Static Topic Bridges

India's Energy Security Framework

Energy security — the uninterrupted availability of energy at affordable prices — is a core dimension of India's national security calculus. India is heavily import-dependent: it imports around 85% of its crude oil requirements and over 50% of its natural gas needs. The country's large and growing economy, combined with a massive population requiring cooking gas (LPG) and electricity, makes disruptions in energy supply immediately felt across households, industry, and agriculture.

  • India is the world's third-largest oil consumer and importer.
  • Top crude oil suppliers: Russia (now the largest after 2022), Iraq, Saudi Arabia, UAE.
  • India has strategic petroleum reserves (SPR) at three locations — Visakhapatnam, Mangaluru, and Padur — with a total capacity of about 5.33 million metric tonnes (about 10-12 days of import cover).
  • The PPAC (Petroleum Planning and Analysis Cell) under the MoPNG is the nodal agency for monitoring energy data, publishing petroleum statistics, and advising on pricing and supply.

Connection to this news: Without real-time data from across the supply chain, the government cannot respond rapidly to disruptions — the new order fills a critical information gap that the West Asia crisis exposed.

National Security and Critical Infrastructure Data

Governments worldwide treat data about critical infrastructure — power grids, pipelines, water systems, and fuel supply chains — as sensitive national security information. In India, the National Critical Information Infrastructure Protection Centre (NCIIPC) under NTRO designates and protects critical information infrastructure. Energy infrastructure has long been on this list; the new order extends this logic to the operational data that flows from such infrastructure.

  • Critical Information Infrastructure (CII) under Section 70 of the IT Act, 2000, refers to computer resources whose disruption would have a debilitating effect on national security, economy, public health, or safety.
  • NCIIPC is responsible for protecting such infrastructure from cyber threats.
  • The new Petroleum Order overrides commercial confidentiality protections — a legally significant step reflecting the government's view that energy data has moved from commercial to strategic importance.
  • Real-time data from oil entities allows the government to prioritise supply to critical sectors (power, fertilisers, household LPG) during disruptions.

Connection to this news: The order reflects a broader shift in India's governance approach — treating energy-sector information on par with defence or intelligence data, where disclosure to the state supersedes private commercial interests.

Petroleum Planning and Analysis Cell (PPAC)

The PPAC is the energy data hub of India, functioning under the Ministry of Petroleum and Natural Gas. It collects, analyses, and publishes data on petroleum product production, imports, exports, consumption, and prices.
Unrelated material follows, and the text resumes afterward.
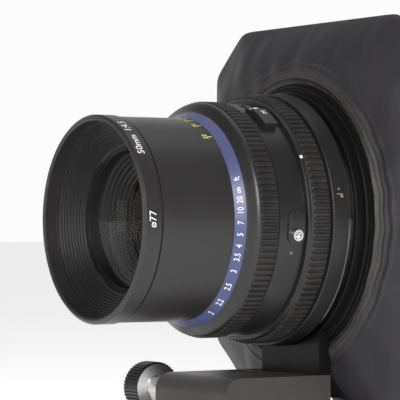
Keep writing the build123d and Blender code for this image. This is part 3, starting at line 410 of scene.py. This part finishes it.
def bagRows():
    # each row is (share of the way from neck to seam outline, inset, station, neck radius)
    sizes = bagSizes
    neck, seam, rear = sizes["neckStation"], sizes["seamStation"], sizes["rearSeam"]
    rows = [(0.0, 0, neck + 1.2 * mm, sizes["neckRadius"] - 1.6 * mm),
            (0.0, 0, neck + 0.2 * mm, sizes["neckRadius"] - 0.4 * mm)]
    steps = sizes["frontRows"]
    for step in range(1, steps + 1):
        share = (step / steps) ** 1.5
        roll = 1.3 * mm * math.exp(-((share - 0.10) / 0.07) ** 2)
        dish = (seam - neck) * (0.25 * share + 0.75 * share ** 2.1)
        rows.append((share, 0, neck + dish - roll, sizes["neckRadius"]))
    rows.append((1.0, -0.3 * mm, seam + 0.9 * mm, 0))
    rows.append((1.0, 0.0, seam + 2.2 * mm, 0))
    rows.append((1.0, sizes["seamAllowance"], seam + 2.6 * mm, 0))
    walls = 14
    front, back = seam + 3.4 * mm, rear - 3.4 * mm
    for step in range(walls + 1):
        share = step / walls
        sag = 4.5 * mm * math.sin(math.pi * share) ** 0.8
        rows.append((1.0, sizes["seamAllowance"] + 0.6 * mm + sag, front + share * (back - front), 0))
    rows.append((1.0, sizes["seamAllowance"], rear - 2.6 * mm, 0))
    rows.append((1.0, 0.0, rear - 2.2 * mm, 0))
    rows.append((1.0, -0.3 * mm, rear - 0.9 * mm, 0))
    end = rearLow.y - stationZero
    for step in range(12, -1, -1):
        share = step / 12
        dish = (end - rear - 0.8 * mm) * (0.4 * share + 0.6 * share ** 2)
        rows.append((share, 0, end - 0.8 * mm - dish, sizes["rearNeck"]))
    return rows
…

The PPAC was historically reliant on voluntary or periodic reporting from industry; the new order mandates compulsory and timely submission.

  • PPAC publishes the Indian Petroleum and Natural Gas Statistics (annual) and monthly consumption reports.
  • It advises the government on petroleum pricing, supply-demand balancing, and subsidy allocations.
  • The shift from periodic to real-time reporting significantly enhances PPAC's ability to serve as an early warning system for supply disruptions.
  • Both public sector undertakings (ONGC, IOC, HPCL, BPCL) and private sector refiners and importers (Reliance Industries, Nayara Energy) will be covered.

Connection to this news: Centralising real-time data at PPAC gives the government a single dashboard to manage the full petroleum supply chain — critical for crisis response when, for instance, LPG or aviation fuel supplies are under threat.

Key Facts & Data

  • Gazette notification: Petroleum and Natural Gas (Furnishing of Information) Order, 2026, issued March 18, 2026.
  • Entities covered: refiners, LNG importers, pipeline operators, city gas distributors, petrochemical firms (public and private).
  • Data required: production, imports, exports, stock levels, storage, allocation, logistics, consumption trends.
  • Reporting frequency: regular — in some cases daily.
  • Nodal agency for data collection: Petroleum Planning and Analysis Cell (PPAC).
  • The order overrides existing confidentiality provisions in earlier statutes.
  • Context: West Asia conflict disrupted India's gas and LPG supply chains in 2025-26.
  • India imports approximately 85% of its crude oil requirements.